═══ Records for this task

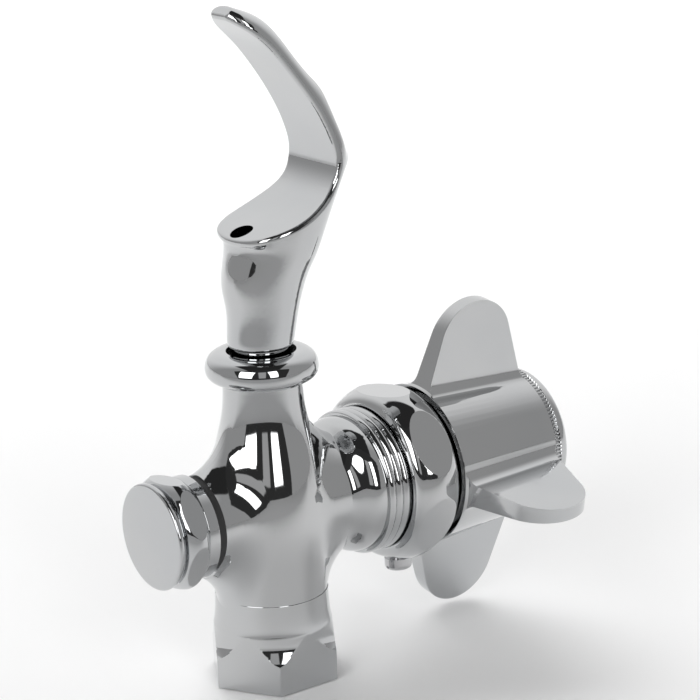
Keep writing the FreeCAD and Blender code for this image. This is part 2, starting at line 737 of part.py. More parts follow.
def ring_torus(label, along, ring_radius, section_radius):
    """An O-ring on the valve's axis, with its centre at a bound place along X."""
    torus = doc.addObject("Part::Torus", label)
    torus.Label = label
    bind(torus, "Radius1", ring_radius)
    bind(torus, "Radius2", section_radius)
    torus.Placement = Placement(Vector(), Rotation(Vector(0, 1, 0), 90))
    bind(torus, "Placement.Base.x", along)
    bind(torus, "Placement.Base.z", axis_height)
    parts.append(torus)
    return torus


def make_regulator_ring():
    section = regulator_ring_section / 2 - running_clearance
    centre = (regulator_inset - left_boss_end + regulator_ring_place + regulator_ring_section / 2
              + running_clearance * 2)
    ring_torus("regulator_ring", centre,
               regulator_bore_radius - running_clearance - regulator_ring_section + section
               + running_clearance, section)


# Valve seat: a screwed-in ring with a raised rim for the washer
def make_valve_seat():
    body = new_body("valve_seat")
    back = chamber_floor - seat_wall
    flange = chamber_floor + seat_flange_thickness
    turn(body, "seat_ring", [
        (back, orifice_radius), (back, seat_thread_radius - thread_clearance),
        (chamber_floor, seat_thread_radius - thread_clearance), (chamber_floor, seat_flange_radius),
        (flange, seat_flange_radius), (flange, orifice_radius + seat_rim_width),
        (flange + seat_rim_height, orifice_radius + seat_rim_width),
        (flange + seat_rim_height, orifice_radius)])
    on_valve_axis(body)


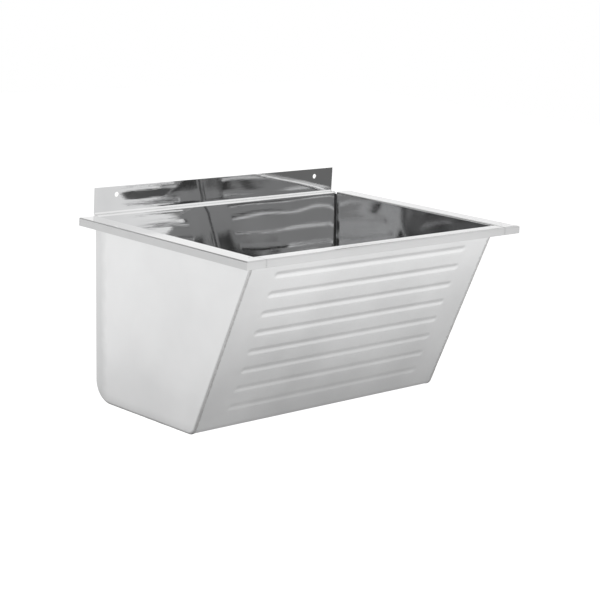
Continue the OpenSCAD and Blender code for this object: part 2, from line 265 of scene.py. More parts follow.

══════

### Task
In the entries above, count each line that holds "code". Give the total and nothing else.

### Solution
2